Things become even more disturbed. There is a completely whacked scene where a drugged Srdan Todorovich is made to have sex with a chained woman and is urged to beat her, where he starts to get into it, is then handed a machete and in the midst of his drugged frenzy wields it to hack off her head – only to continue to hump her headless body until he reaches his orgasm.

The film comes together in an exceedingly nasty climax [PLOT SPOILERS]. Here Srdan Todorovich is joined by a masked figure and forced at gunpoint to have sex with two hooded figures who are bound to a bed. In the midst of their frenzy, the hoods and masks are whipped off to show that Todorovich’s co-orgiast is his brother Slobodan Bestic and that Bestic is fucking Todorovich’s wife Jelena Gavrilovic while Todorovich is having sex with his own young son.

A Serbian Film is a grim and nasty work. It is morally unpleasant viewing but is also undeniably effective in terms of pushing an audience way beyond any comfort zone and forcing them to watch taboo acts being enacted. It is hard to defend films like this or other works such as Salo or 120 Days of Sodom (1975) and Cannibal Holocaust (1979) that similarly push cinema to absolute extremes because the issues they stir up are surrounded by so much in the way of moral shock.

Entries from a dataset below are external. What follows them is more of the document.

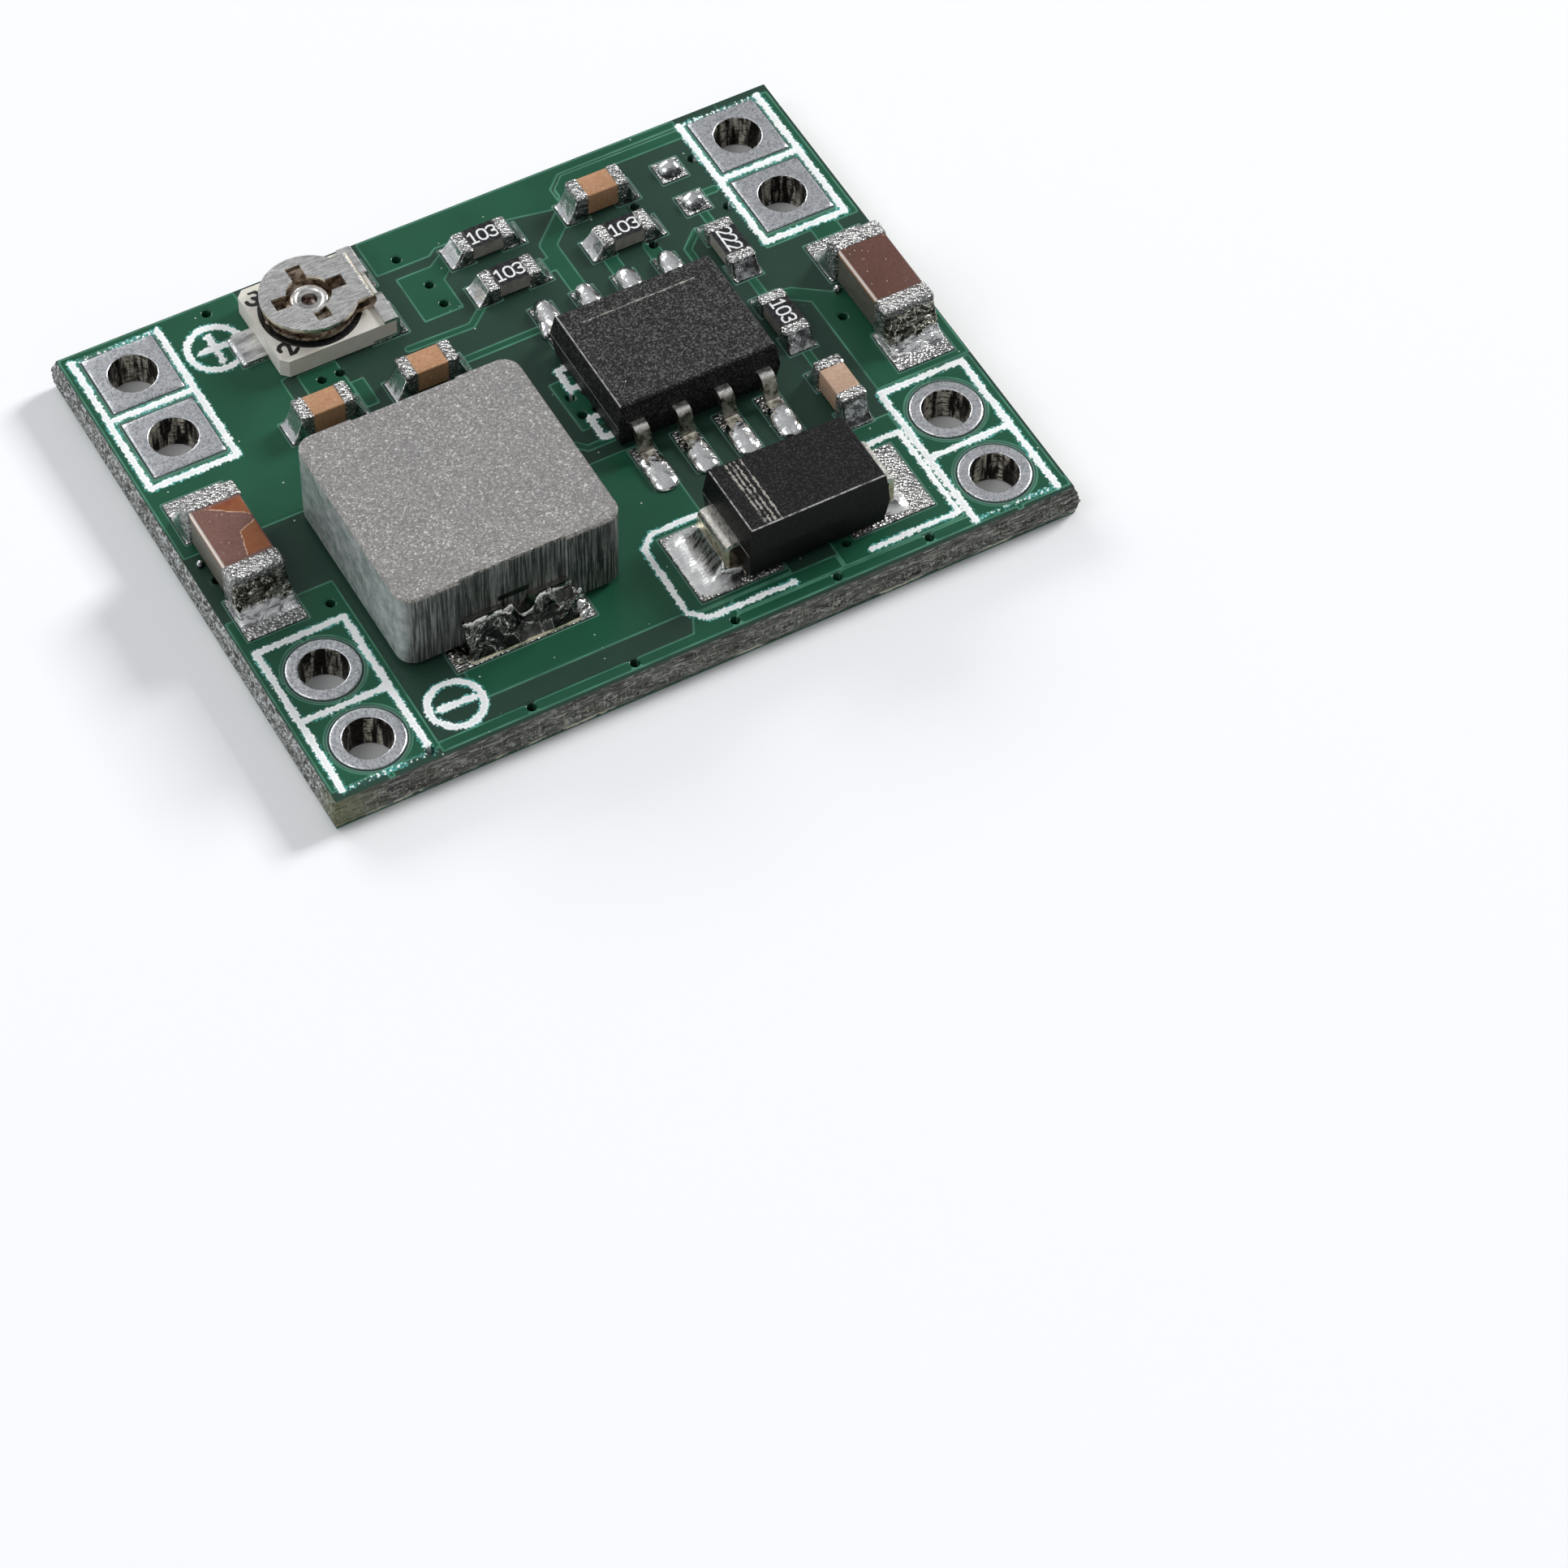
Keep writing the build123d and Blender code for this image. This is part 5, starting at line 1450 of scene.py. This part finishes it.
def flake_field(x, y):
    """Two orange flakes on a large capacitor: outlines, ragged by a random field."""
    upper = outline(x, y, [(-10.15, 0.87), (-8.9, 0.87), (-8.9, 0.02), (-9.3, 0.33)])
    lower = outline(x, y, [(-9.52, -0.28), (-8.9, -0.02), (-8.9, -1.13), (-9.72, -1.13), (-9.62, -0.7)])
    return either(upper, lower) + 0.03 * patchy(x, y, 0.12, 83)


def add_markings():
    """Every marked face: the resistors' numbers, the chip's bar, the diode's band, the trimmer's two digits
    and the flakes on a capacitor, each a skin with its own field."""
    for name, text in RESISTOR_NUMBERS.items():
        cx, cy, upright = SMALL_PARTS[name]
        hx, hy = (0.37, 0.44) if upright else (0.44, 0.37)
        heading = -90 if upright else 0
        skin(name + "_number", cx - hx, cx + hx, cy - hy, cy + hy, RESISTOR_TOP, 0.018,
             number_field(cx, cy, heading, text, 0.40, 0.075), RESISTOR_BODY, "resistor_ceramic")
    skin("chip_bar", 1.50, 5.0, 1.54, 1.78, CHIP_TOP, 0.025, bar_field, CHIP_MOULDING, "black_moulding")
    skin("cathode_band", 2.18, 2.86, -7.13, -4.85, DIODE_TOP, 0.022, band_field, DIODE_MOULDING,
         "black_moulding")
    for name, text, y, low, high, heading in (("trimmer_number_1", "2", 5.30, 5.03, 5.65, 36),
                                              ("trimmer_number_2", "3", 7.38, 7.03, 7.65, -36)):
        skin(name, -5.77, -5.09, low, high, TRIMMER_BASE_TOP, 0.02,
             number_field(-5.47, y, heading, text, 0.48, 0.14), CERAMIC, "trimmer_ceramic")
    skin("output_capacitor_face", -10.40, -9.0, -1.10, 0.84, CERAMIC_TOP, 0.025, flake_field, MAUVE_CAPACITOR,
         "capacitor_ceramic")


# Room, light and camera

def add_floor():
    """A pale floor of one square, three metres to each side, faintly cloudy."""
    far = 3.0
    mesh = bpy.data.meshes.new("floor")
    mesh.from_pydata([(-far, -far, 0), (far, -far, 0), (far, far, 0), (-far, far, 0)], [], [(0, 1, 2, 3)])
    f = Finish("pale_floor", Roughness=0.9)
    tone = f.blend(f.span(f.noise(0.002, 1), 0.3, 0.7), (0.955, 0.965, 0.985), (0.945, 0.955, 0.975))
    mesh.materials.append(f.use(Base_Color=tone))
    floor = bpy.data.objects.new("floor", mesh)
    bpy.context.scene.collection.objects.link(floor)


def add_lamp(name, place, aim, size, power):
    """A soft window: a rectangular lamp at a place in metres, turned so that its back axis runs from what it
    aims at to its place, with its other axes level and square to that."""
    lamp = bpy.data.lights.new(name, "AREA")
    lamp.shape = "RECTANGLE"
    lamp.size, lamp.size_y = size
    lamp.energy = power
    obj = bpy.data.objects.new(name, lamp)
    bpy.context.scene.collection.objects.link(obj)
    away = np.array(place, float) - np.array(aim, float)
    z = away / np.linalg.norm(away)
    x = np.cross((0, 0, 1), z)
    x /= np.linalg.norm(x)
    y = np.cross(z, x)
    turn = Matrix(np.stack([x, y, z], 1).tolist()).to_4x4()
    turn.translation = place
    obj.matrix_world = turn


def add_light():
    """A sky whose strength grows with how far a direction agrees with one that is up, left and back, and
    three soft windows, at the left, behind and at the right."""
    world = bpy.data.worlds.new("studio")
    bpy.context.scene.world = world
    world.use_nodes = True
    nodes, links = world.node_tree.nodes, world.node_tree.links
    sky = nodes["Background"]
    where = nodes.new("ShaderNodeTexCoord")
    toward = nodes.new("ShaderNodeVectorMath")
    toward.operation = "DOT_PRODUCT"
    toward.inputs[1].default_value = (-0.60, 0.30, 0.74)
    links.new(where.outputs["Generated"], toward.inputs[0])
    level = nodes.new("ShaderNodeMapRange")
    for key, number in (("From Min", -0.5), ("From Max", 1.0), ("To Min", 0.105), ("To Max", 0.56)):
        level.inputs[key].default_value = number
    links.new(toward.outputs["Value"], level.inputs["Value"])
    links.new(level.outputs["Result"], sky.inputs["Strength"])
    sky.inputs["Color"].default_value = (0.96, 0.98, 1.0, 1)
    add_lamp("left_window", (-0.85, 0.0, 1.10), (0, 0, 0), (0.80, 0.80), 3.1)
    add_lamp("back_window", (-0.25, 1.20, 0.62), (0, 0, 0), (0.90, 0.40), 5.4)
    add_lamp("right_window", (1.25, 0.22, 0.80), (0, 0, 0), (0.40, 0.40), 16.3)


def add_camera():
    """Camera fitted to the board's corners, holes and known pitches in the picture: it looks down at the
    board from an azimuth and an elevation, rolled a little, from a distance, with the board off the middle
    by steps across and up. The focal length is in pixels of the picture's width."""
    picture_width, film_width = 1932, 36.0
    focal, azimuth, elevation, roll = 6525.03, -30.732, 52.972, 1.703
    across, up_by, distance = 5.933, -9.604, 141.11
    a, e, r = (math.radians(v) for v in (azimuth, elevation, roll))
    back = np.array([math.sin(a) * math.cos(e), -math.cos(a) * math.cos(e), math.sin(e)])
    right = np.array([math.cos(a), math.sin(a), 0.0])
    up = np.cross(back, right)
    x = math.cos(r) * right + math.sin(r) * up
    y = -math.sin(r) * right + math.cos(r) * up
    place = back * distance + x * across + y * up_by + np.array([0, 0, SHEET_TOP])
    camera = bpy.data.cameras.new("camera")
    camera.sensor_width = film_width
    camera.sensor_fit = "HORIZONTAL"
    camera.lens = film_width * focal / picture_width
    camera.clip_start = 0.002
    camera.clip_end = 20.0
    obj = bpy.data.objects.new("camera", camera)
    bpy.context.scene.collection.objects.link(obj)
    turn = Matrix(np.stack([x, y, back], 1).tolist()).to_4x4()
    turn.translation = (place * MM).tolist()
    obj.matrix_world = turn
    bpy.context.scene.camera = obj


# The board, its solder, its parts and their marks

dress_nodes()
lacquer("lacquer_top", TOP_HALF, 0.061, SHEET_TOP, 1, top_copper, top_ink, top_open, LACQUER_TOP)
lacquer("lacquer_bottom", BOTTOM_HALF, 0.085, SHEET_BOTTOM, -1, bottom_copper, bottom_ink, closed_all_over,
        LACQUER_BOTTOM)
board_rim(LAMINATE_EDGE)
for hole_name, hole_x, hole_y, hole_square in WIRE_HOLES:
    wire_land(hole_name, hole_x, hole_y, hole_square, PLATING)
land_blocks = [rounded_block(x0, x1, y0, y1, SHEET_TOP - 0.01, SEAT, 0.025) for x0, x1, y0, y1 in LANDS]
piece("lands", *join(*land_blocks), TIN_LAND, "solder", sharp=60)
piece("solder", *join(*chip_solder(), *solder_drops()), SOLDER, "solder", stands_for=("solder_joints",),
      sharp=70)
for solder_name, drops, solder_finish in (("lead_solder", lead_solder(), DROP_SOLDER),
                                          ("pool_solder", pool_solder(), POOL_SOLDER),
                                          ("dark_solder", dark_solder(), DARK_SOLDER),
                                          ("end_solder", end_solder(), END_SOLDER)):
    piece(solder_name, *join(*drops), solder_finish, "solder", sharp=70)
strip_solder(STRIP_SOLDER)
dimple_bowl(TRACK_BLACK)
for part in SMALL_PARTS:
    chip_ends(part, SMALL_BAND, 0.07, PLATED_END)
for part, part_finish in LARGE_CERAMIC.items():
    chip_ends(part, LARGE_BAND, 0.13, PLATED_END)
    ceramic_body(part, 0.07, 0.06, part_finish)
for part, part_finish in SMALL_CERAMIC.items():
    ceramic_body(part, CERAMIC_LEDGE, 0.04, part_finish)
eyelet(EYELET_METAL)
add_markings()

add_floor()
add_light()
add_camera()
scene = bpy.context.scene
scene.view_settings.view_transform = "Standard"
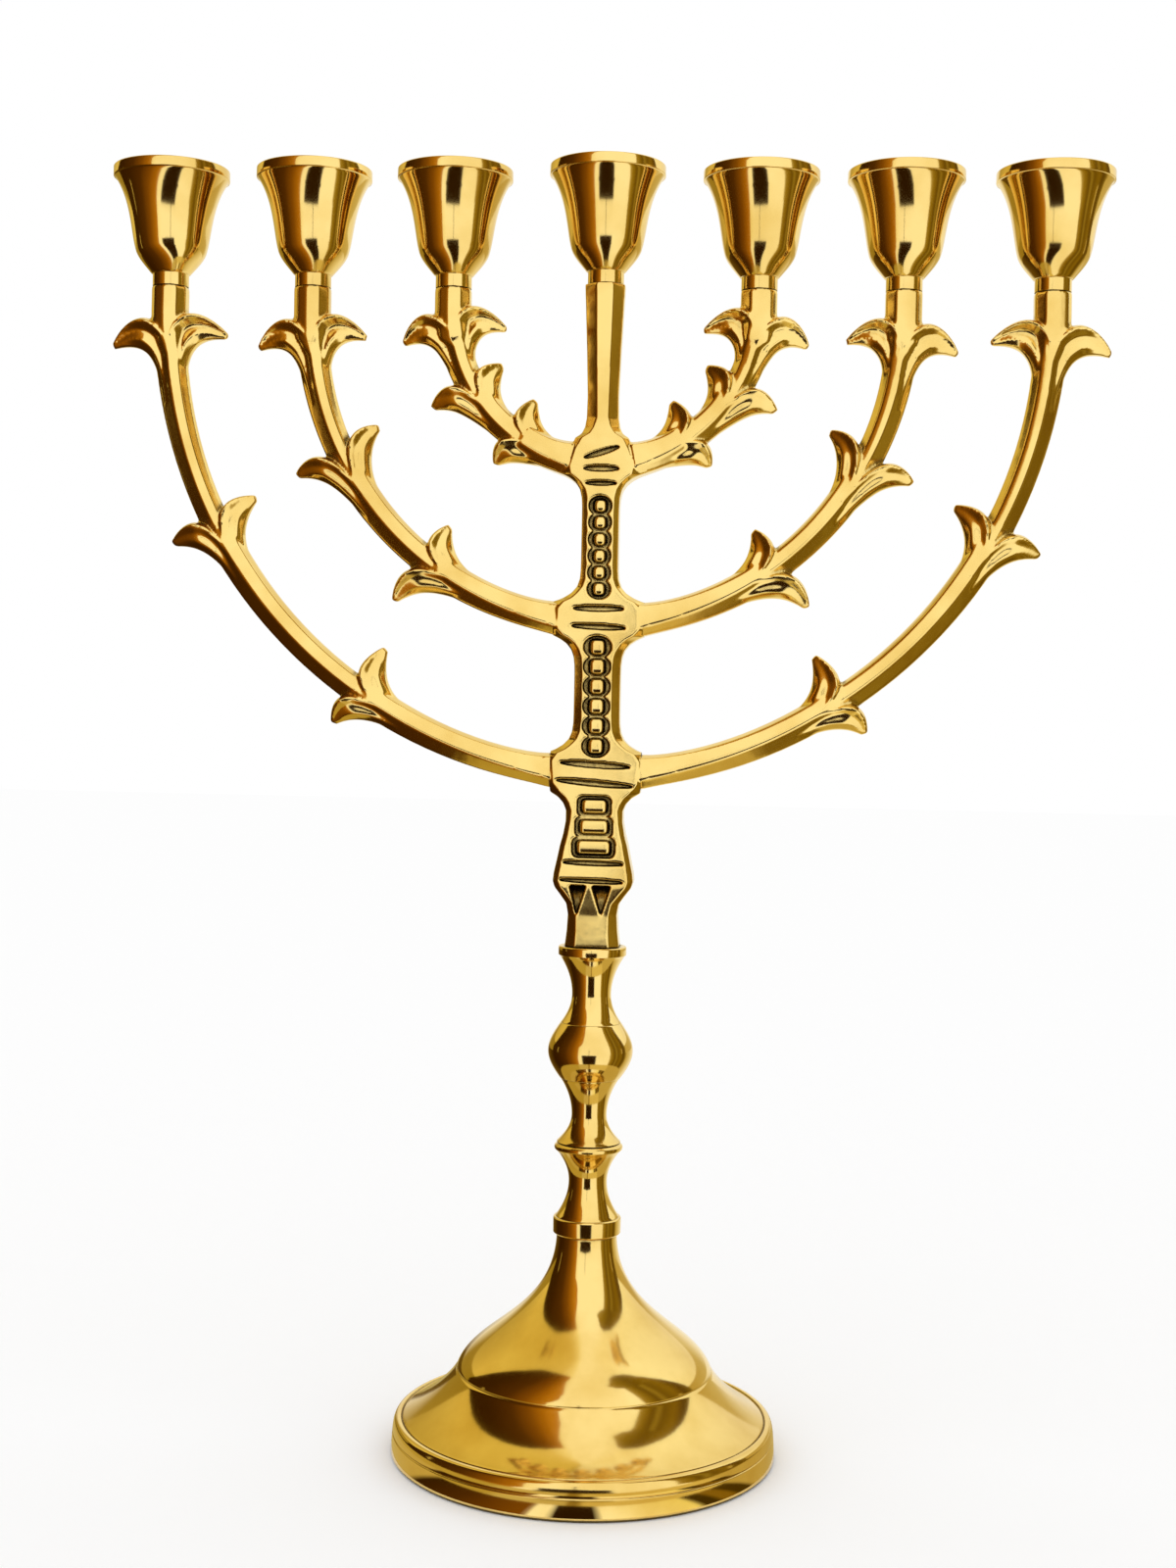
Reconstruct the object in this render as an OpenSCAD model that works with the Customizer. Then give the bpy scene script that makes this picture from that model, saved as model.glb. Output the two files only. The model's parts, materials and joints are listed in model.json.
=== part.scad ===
// Seven-branch brass menorah: a turned base and column, a cast head of six branches on a
// beaded stem, and seven candle cups that screw onto the branch posts.
// Millimetres, +Z up, +X to the right, origin at the centre of the base's underside.

/* [Base] */
// Diameter over the bottom band of the base
base_d = 106.5; // [98:0.5:120]
// Height of the base, from the table to the seat of the collar
base_h = 61; // [57:0.5:68]
// Height of the upright bottom band
band_h = 6; // [3:0.5:7]
// Height of the rim, band and rounding together
rim_h = 10; // [7.5:0.5:11]
// Step in from the band to the turned line at the foot of the flare
rim_step = 3.6; // [3:0.1:6]
// Width of the flare, from that line in to the shoulder
flare_w = 14.4; // [11:0.2:18]
// Height of the shoulder line
shoulder_h = 23.5; // [21:0.5:27]
// Diameter of the neck at the top of the base
neck_d = 16.6; // [15:0.2:18]
// Wall of the hollow base
wall = 2.4; // [1.8:0.2:3.2]
// Depth of solid metal in the neck, above the washer's seat
neck_depth = 14; // [10:0.5:16]

/* [Column] */
// Diameter of the foot collar
collar_d = 18.8; // [17.6:0.2:20]
// Height of the foot collar
collar_h = 4.7; // [3.5:0.1:6]
// Height of the lower spool with its ring
lower_spool_h = 20.8; // [17:0.2:24]
// Height of the middle spool
middle_spool_h = 17.7; // [14:0.1:21]
// Height of the knop
knop_h = 15.4; // [12:0.1:18]
// Height of the upper spool with its disc
upper_spool_h = 21.2; // [20:0.2:25]
// Diameter of the ring on the lower spool
ring_d = 19; // [17:0.2:21]
// Height of the ring on the lower spool
ring_h = 3; // [2.4:0.1:3.6]
// Diameter of the knop
knop_d = 23.4; // [20:0.2:27]
// Diameter of the disc on top of the upper spool
disc_d = 18.8; // [17.6:0.2:22]
// Thickness of the disc
disc_h = 2.7; // [2:0.1:3.6]
// Waist diameter of the spools
waist_d = 10.2; // [9.8:0.1:12]
// Diameter of the spools at the joints
joint_d = 16.6; // [15:0.2:17.2]

/* [Head] */
// Height from the foot of the head to the seats of the cups
seat_h = 179.6; // [177:0.2:187]
// Height of the centre cup's seat above the seats of the other six
centre_rise = 1.3; // [0:0.1:3]
// Reach of the outer branches, to the cup axis
outer_reach = 120.6; // [114:0.2:130]
// Reach of the middle branches
middle_reach = 80.8; // [76:0.2:86]
// Reach of the inner branches
inner_reach = 41.8; // [38:0.2:46]
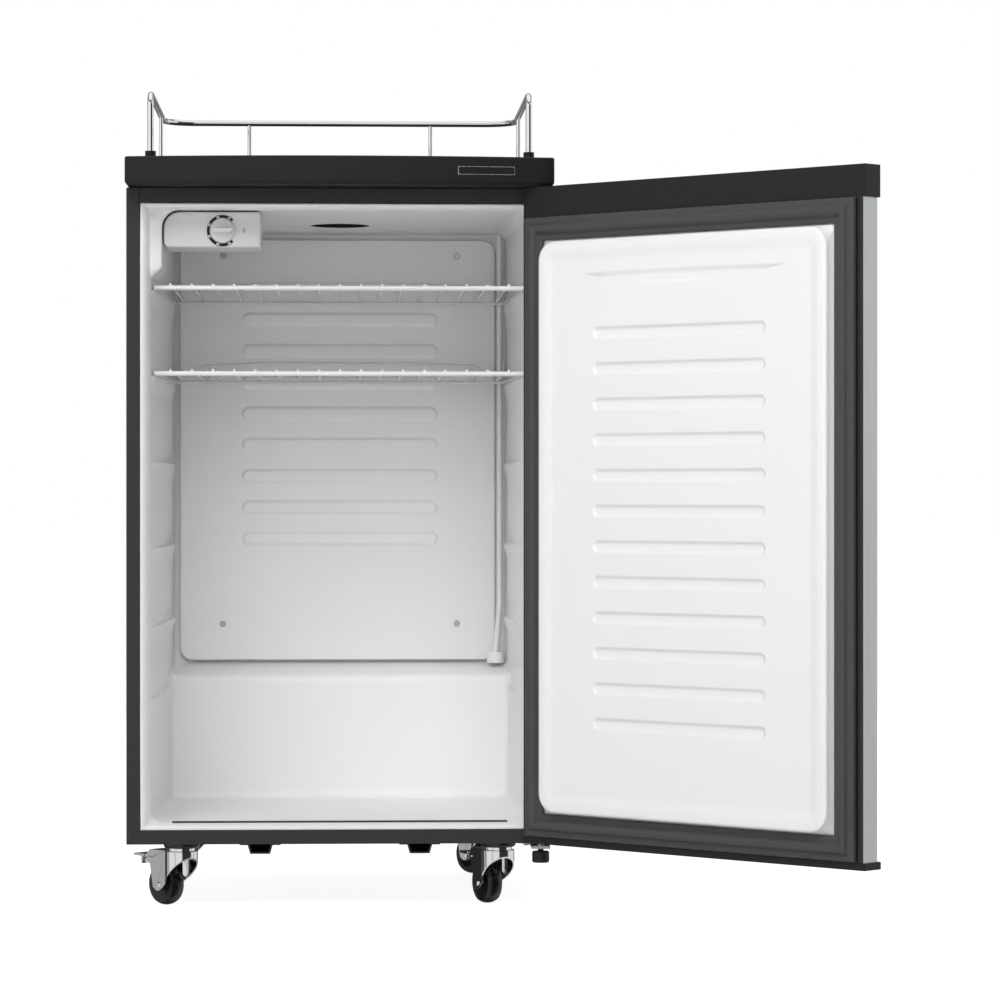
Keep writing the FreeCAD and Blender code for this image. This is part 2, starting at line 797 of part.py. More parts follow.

These works are defensible in the sense that works of confrontational artists such as Damien Hirst, Andres Serrano and Chris Ofili are defensible and so long as one needs not look upon art as something that must have a sense of morally and emotionally uplifting purpose. They are films designed to shake you up and upset. They take you to a certain place – the sort of taboo areas that no sane individual should ever hope to have to traverse in their lifetime – and make you confront the actuality of what you see. That is their sum emotional effect, which is surely just as defensible as a film like Eat Pray Love (2010) that desires to make you feel good and inspired about the world.

Director Srdjan Spasojevic subsequently went onto make the R is for Removed segment of The ABCs of Death (2012).